## Task objective
Exact repetition is required: output every record in full.

++++

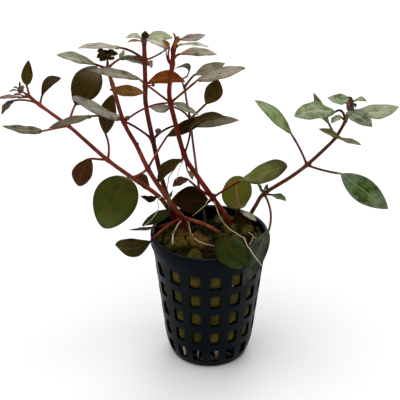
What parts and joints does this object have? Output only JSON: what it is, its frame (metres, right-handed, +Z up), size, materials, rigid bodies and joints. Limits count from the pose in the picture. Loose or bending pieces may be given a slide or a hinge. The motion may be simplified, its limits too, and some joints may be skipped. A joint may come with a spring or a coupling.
{
  "type": "ludwigia repens in a net pot",
  "caption": "Bushy reddish aquarium stem plant with opposite oval leaves, rooted in rock wool in a small black net pot.",
  "frame": {"origin": "centre of the net pot's flat underside", "axes": "+Z up along the pot, +X to the right and -Y towards the viewer of the front"},
  "size_m": [0.1686, 0.0594, 0.1516],
  "materials": {
    "pot": "satin moulded black-blue plastic",
    "wool": "wet fibrous mineral wool",
    "stem": "smooth red-brown, slightly glossy",
    "root": "cream, matte",
    "leaf_green": "waxy green leaf",
    "leaf_olive": "waxy olive leaf",
    "leaf_dark": "glossy dark olive leaf",
    "leaf_maroon": "translucent maroon leaf",
    "leaf_silver": "waxy leaf with a silvery sheen"
  },
  "bodies": {
    "root": {"net_pot": "pot", "rock_wool": "wool", "stem_a": "stem", "stem_b": "stem", "stem_c": "stem", "stem_d": "stem", "stem_e": "stem", "stem_f": "stem", "stem_g": "stem", "leaf_a1": "leaf_olive", "leaf_a2": "leaf_dark", "leaf_a3": "leaf_silver", "leaf_a4": "leaf_olive", "leaf_a5": "leaf_silver", "leaf_a6": "leaf_dark", "leaf_a7": "leaf_olive", "leaf_a8": "leaf_maroon", "leaf_b1": "leaf_silver", "leaf_b2": "leaf_dark", "leaf_b3": "leaf_silver", "leaf_b4": "leaf_silver", "leaf_b5": "leaf_dark", "leaf_b6": "leaf_green", "leaf_b7": "leaf_dark", "leaf_b8": "leaf_green", "leaf_b9": "leaf_olive", "leaf_b10": "leaf_green", "leaf_c1": "leaf_silver", "leaf_c2": "leaf_silver", "leaf_c3": "leaf_silver", "leaf_c4": "leaf_maroon", "leaf_c5": "leaf_maroon", "leaf_c6": "leaf_olive", "leaf_c7": "leaf_dark", "leaf_d1": "leaf_silver", "leaf_d2": "leaf_silver", "leaf_d3": "leaf_silver", "leaf_d4": "leaf_silver", "leaf_d5": "leaf_silver", "leaf_d6": "leaf_olive", "leaf_d7": "leaf_dark", "leaf_d8": "leaf_dark", "leaf_d9": "leaf_green", "leaf_e1": "leaf_silver", "leaf_e2": "leaf_silver", "leaf_e3": "leaf_silver", "leaf_e4": "leaf_olive", "leaf_f1": "leaf_dark", "leaf_f2": "leaf_green", "leaf_f3": "leaf_green", "leaf_f4": "leaf_silver", "leaf_f5": "leaf_olive", "leaf_f6": "leaf_green", "leaf_f7": "leaf_green", "leaf_f8": "leaf_silver", "leaf_f9": "leaf_silver", "leaf_g1": "leaf_green", "root_d": "root", "root_b": "root", "root_b_left": "root"}
  },
  "joints": []
}
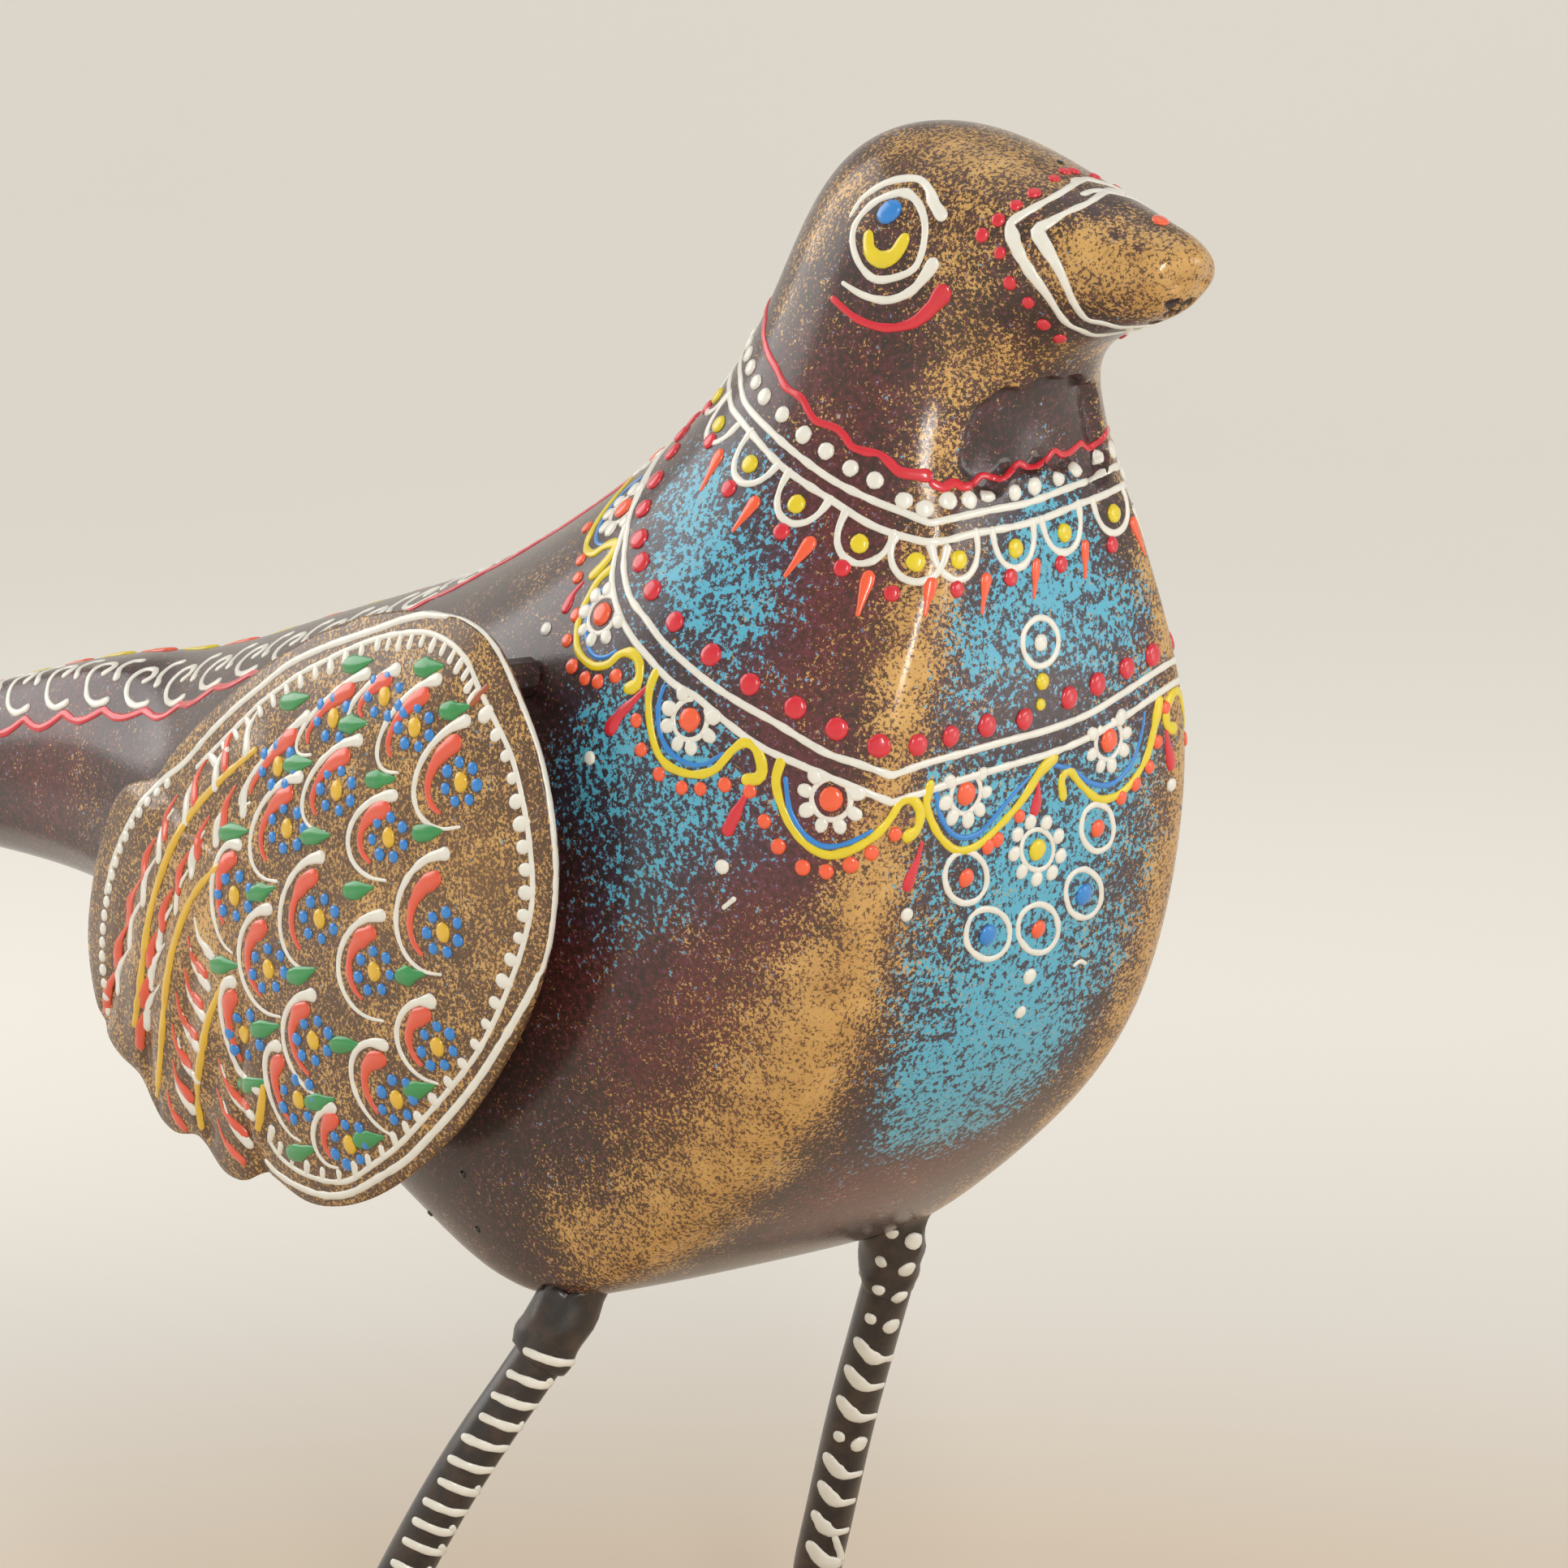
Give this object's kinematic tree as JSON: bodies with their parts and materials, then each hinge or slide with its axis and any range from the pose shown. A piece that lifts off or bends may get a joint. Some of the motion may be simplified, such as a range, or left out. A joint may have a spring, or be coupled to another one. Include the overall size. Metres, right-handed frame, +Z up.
{
  "type": "bird statue",
  "caption": "Hand-painted sheet-iron bird with a rounded hollow body, long tapering tail, domed wing plates held off its sides and bent rod legs on forged feet.",
  "frame": {"origin": "on the floor, under the middle of the whole bird's bounding box", "axes": "+Z up; the bird faces -Y, its tail points to +Y, and its left side is at +X"},
  "size_m": [0.1418, 0.3346, 0.2692],
  "materials": {
    "body_lacquer": "glossy dark maroon lacquer with gold-bronze and turquoise flecks and raised painted ornament",
    "wing_lacquer": "glossy dark brown lacquer with dense gold-bronze flecks and raised painted ornament",
    "collar_lacquer": "glossy dark brown lacquer over lumpy filler",
    "black_enamel": "semi-gloss black-brown enamel"
  },
  "bodies": {
    "root": {"body": "body_lacquer", "wing_left": "wing_lacquer", "wing_right": "wing_lacquer", "wing_stud_left_front": "black_enamel", "wing_stud_left_rear": "black_enamel", "wing_stud_right_front": "black_enamel", "wing_stud_right_rear": "black_enamel", "leg_left": "black_enamel", "leg_right": "black_enamel", "leg_collar_left": "collar_lacquer", "leg_collar_right": "collar_lacquer", "foot_left": "black_enamel", "foot_right": "black_enamel"}
  },
  "joints": []
}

++++

## Full solution
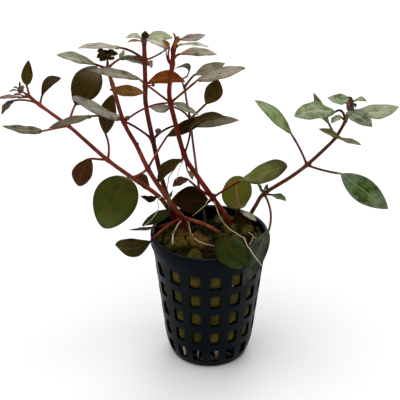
What parts and joints does this object have? Output only JSON: what it is, its frame (metres, right-handed, +Z up), size, materials, rigid bodies and joints. Limits count from the pose in the picture. Loose or bending pieces may be given a slide or a hinge. The motion may be simplified, its limits too, and some joints may be skipped. A joint may come with a spring or a coupling.
{
  "type": "ludwigia repens in a net pot",
  "caption": "Bushy reddish aquarium stem plant with opposite oval leaves, rooted in rock wool in a small black net pot.",
  "frame": {"origin": "centre of the net pot's flat underside", "axes": "+Z up along the pot, +X to the right and -Y towards the viewer of the front"},
  "size_m": [0.1686, 0.0594, 0.1516],
  "materials": {
    "pot": "satin moulded black-blue plastic",
    "wool": "wet fibrous mineral wool",
    "stem": "smooth red-brown, slightly glossy",
    "root": "cream, matte",
    "leaf_green": "waxy green leaf",
    "leaf_olive": "waxy olive leaf",
    "leaf_dark": "glossy dark olive leaf",
    "leaf_maroon": "translucent maroon leaf",
    "leaf_silver": "waxy leaf with a silvery sheen"
  },
  "bodies": {
    "root": {"net_pot": "pot", "rock_wool": "wool", "stem_a": "stem", "stem_b": "stem", "stem_c": "stem", "stem_d": "stem", "stem_e": "stem", "stem_f": "stem", "stem_g": "stem", "leaf_a1": "leaf_olive", "leaf_a2": "leaf_dark", "leaf_a3": "leaf_silver", "leaf_a4": "leaf_olive", "leaf_a5": "leaf_silver", "leaf_a6": "leaf_dark", "leaf_a7": "leaf_olive", "leaf_a8": "leaf_maroon", "leaf_b1": "leaf_silver", "leaf_b2": "leaf_dark", "leaf_b3": "leaf_silver", "leaf_b4": "leaf_silver", "leaf_b5": "leaf_dark", "leaf_b6": "leaf_green", "leaf_b7": "leaf_dark", "leaf_b8": "leaf_green", "leaf_b9": "leaf_olive", "leaf_b10": "leaf_green", "leaf_c1": "leaf_silver", "leaf_c2": "leaf_silver", "leaf_c3": "leaf_silver", "leaf_c4": "leaf_maroon", "leaf_c5": "leaf_maroon", "leaf_c6": "leaf_olive", "leaf_c7": "leaf_dark", "leaf_d1": "leaf_silver", "leaf_d2": "leaf_silver", "leaf_d3": "leaf_silver", "leaf_d4": "leaf_silver", "leaf_d5": "leaf_silver", "leaf_d6": "leaf_olive", "leaf_d7": "leaf_dark", "leaf_d8": "leaf_dark", "leaf_d9": "leaf_green", "leaf_e1": "leaf_silver", "leaf_e2": "leaf_silver", "leaf_e3": "leaf_silver", "leaf_e4": "leaf_olive", "leaf_f1": "leaf_dark", "leaf_f2": "leaf_green", "leaf_f3": "leaf_green", "leaf_f4": "leaf_silver", "leaf_f5": "leaf_olive", "leaf_f6": "leaf_green", "leaf_f7": "leaf_green", "leaf_f8": "leaf_silver", "leaf_f9": "leaf_silver", "leaf_g1": "leaf_green", "root_d": "root", "root_b": "root", "root_b_left": "root"}
  },
  "joints": []
}
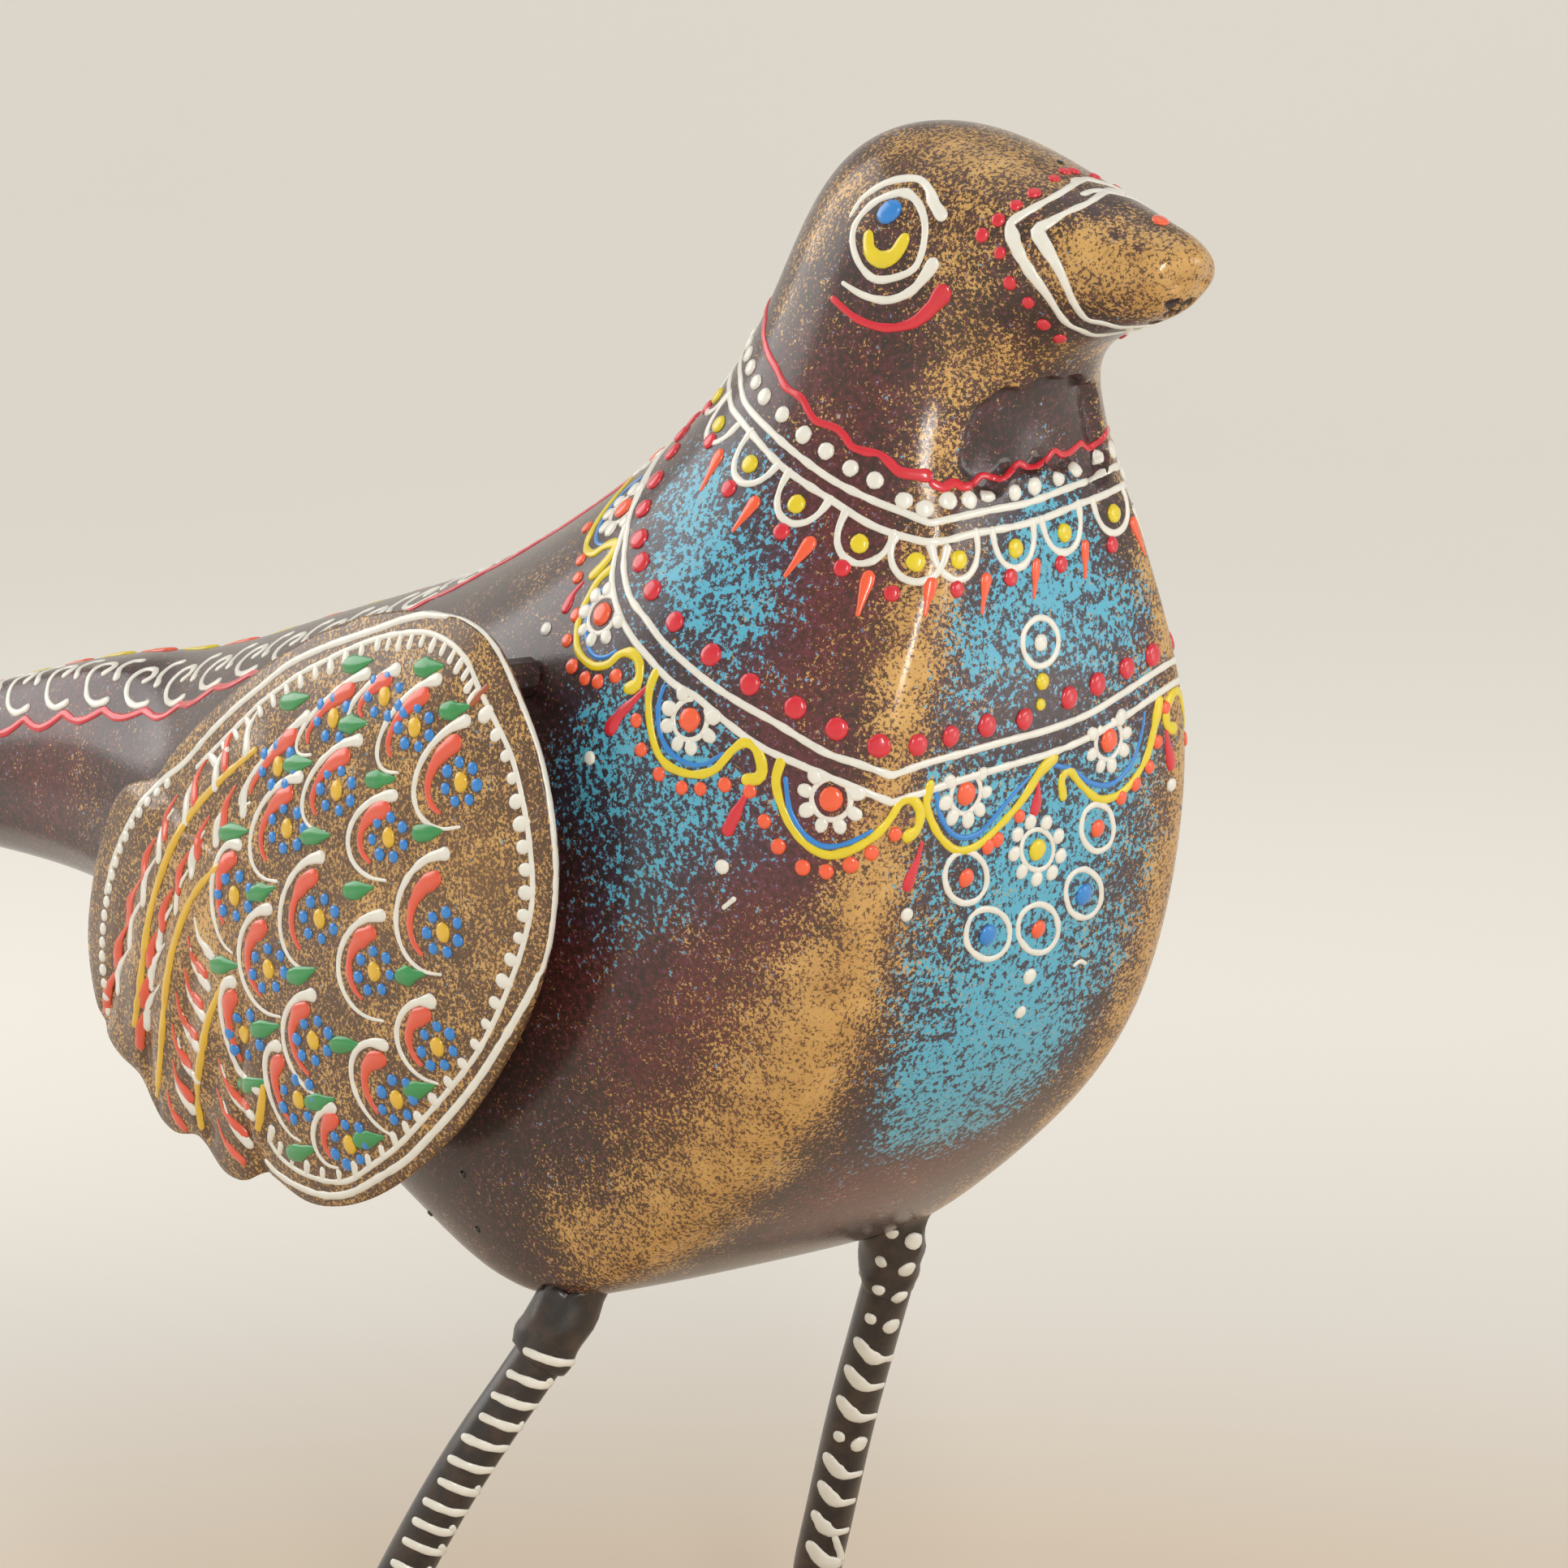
Give this object's kinematic tree as JSON: bodies with their parts and materials, then each hinge or slide with its axis and any range from the pose shown. A piece that lifts off or bends may get a joint. Some of the motion may be simplified, such as a range, or left out. A joint may have a spring, or be coupled to another one. Include the overall size. Metres, right-handed frame, +Z up.
{
  "type": "bird statue",
  "caption": "Hand-painted sheet-iron bird with a rounded hollow body, long tapering tail, domed wing plates held off its sides and bent rod legs on forged feet.",
  "frame": {"origin": "on the floor, under the middle of the whole bird's bounding box", "axes": "+Z up; the bird faces -Y, its tail points to +Y, and its left side is at +X"},
  "size_m": [0.1418, 0.3346, 0.2692],
  "materials": {
    "body_lacquer": "glossy dark maroon lacquer with gold-bronze and turquoise flecks and raised painted ornament",
    "wing_lacquer": "glossy dark brown lacquer with dense gold-bronze flecks and raised painted ornament",
    "collar_lacquer": "glossy dark brown lacquer over lumpy filler",
    "black_enamel": "semi-gloss black-brown enamel"
  },
  "bodies": {
    "root": {"body": "body_lacquer", "wing_left": "wing_lacquer", "wing_right": "wing_lacquer", "wing_stud_left_front": "black_enamel", "wing_stud_left_rear": "black_enamel", "wing_stud_right_front": "black_enamel", "wing_stud_right_rear": "black_enamel", "leg_left": "black_enamel", "leg_right": "black_enamel", "leg_collar_left": "collar_lacquer", "leg_collar_right": "collar_lacquer", "foot_left": "black_enamel", "foot_right": "black_enamel"}
  },
  "joints": []
}